Jan 18, 2020; Lubbock, Texas, USA; Iowa State Cyclones guard Tyrese Haliburton (22) passes the ball over Texas Tech Red Raiders forward TJ Holyfield (22) in the second half at United Supermarkets Arena. Mandatory Credit: Michael C. Johnson-USA TODAY Sports
There is value in having experience.
It does not matter if we are talking about working, dating, driving, drinking beer (the latter two not at the same time) or many other tasks. The more you do something and the more experience you have, the better you will usually be at that particular skill.
That can be said about playing basketball in the Big 12, too.
Each opportunity to step on a Big 12 basketball court is an opportunity for growth. They all stack on top of each other, allowing a player to become more comfortable with each instance.
Some teams, like Iowa State, lack Big 12 experience and have to learn on the fly. Others, like Kansas State last season or Baylor this year, have already seen nearly every situation that could be thrown at them in a Big 12 arena.
There are obvious exceptions to this rule, but, more often than not, when the going gets tough in league play, experience wins out. Just ask the Oklahoma State Cowboys, who will visit Hilton Coliseum on Tuesday for a 7 p.m. tip and learned the hard way what experience can do when Baylor erased a double-digit deficit to extend its undefeated run, and push the Cowboys’ winless run, to open Big 12 play to five.
Several hours later, when the going got tough for Iowa State in Lubbock against No. 18 Texas Tech, the Cyclones sunk back, unable to regain their footing against one of the league’s best, and, somewhat ironically, most inexperienced, teams on the way to a 20-point loss.
“Experience, continuity, all that stuff is huge,” Iowa State head coach Steve Prohm said on Monday. “You look at some of the teams out there, like Duke, that’s got a lot of young guys, it’s obviously really good, but you look at one of the teams we play and four of their five best players are seniors. Experience and continuity, that stuff is obviously huge. When you look at last year’s teams that went to the Final Four, you have a lot of seniors and a lot of experience and a lot of continuity.”
Iowa State has mostly shown an ability to compete with the top teams in the league on the way to a 1-4 start in Big 12 play. They were within five points on the road at Baylor last week. The Red Raiders held a six-point lead at the break on Saturday.
The difference in those games came when the opponent was able to turn things up to another gear, Baylor’s run coming immediately after halftime and Tech’s arriving closer to the mid-point of the second half, while Iowa State fell back, forcing shots offensively and slipping up with silly turnovers while allowing open shots and easy looks at the rim on defense.
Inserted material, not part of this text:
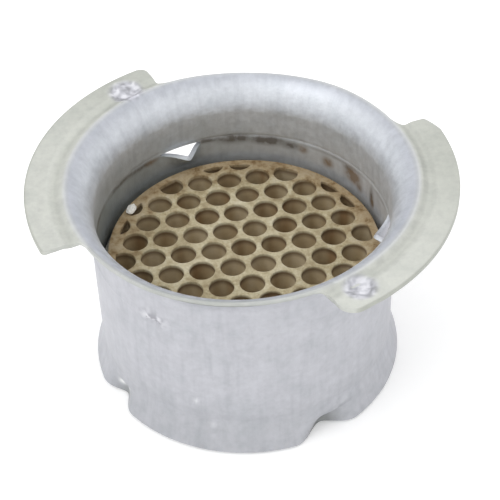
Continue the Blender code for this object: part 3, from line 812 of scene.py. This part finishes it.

“You got to be mentally tough enough to be able to get down, you know, like Baylor did the other day at Oklahoma State. What were they down? 12? They came back and won. That’s just part of basketball,” Prohm said. “You got to be able to weather storms.”
For the Cyclones, weathering the storm has been the tallest task this season. Whether it was against Iowa, Kansas, Baylor, Texas Tech, TCU or, heck, even Florida A&M, when it was gut-check time and the team’s best was needed in order to land a counter-punch and create a run of its own in hopes of securing victory, they have failed to weather the storm.
On the bright side, 13 opportunities to grow experience in Big 12 play still exist and that number rises to 14 with the addition of this coming Saturday’s game on the road at Auburn.
The number of wins left in those growth opportunities could come down to the number of times the Cyclones can become the storm rather than being swept up in it.
“There is no easy week in this league. You’ve got to keep getting punch and keep figuring out ways to punch back,” Prohm said. “You can have one bad week in this league then have one good week and change everybody’s spirits. We’ve got to stay the course but we’ve got to figure out ways, obviously, to get better.”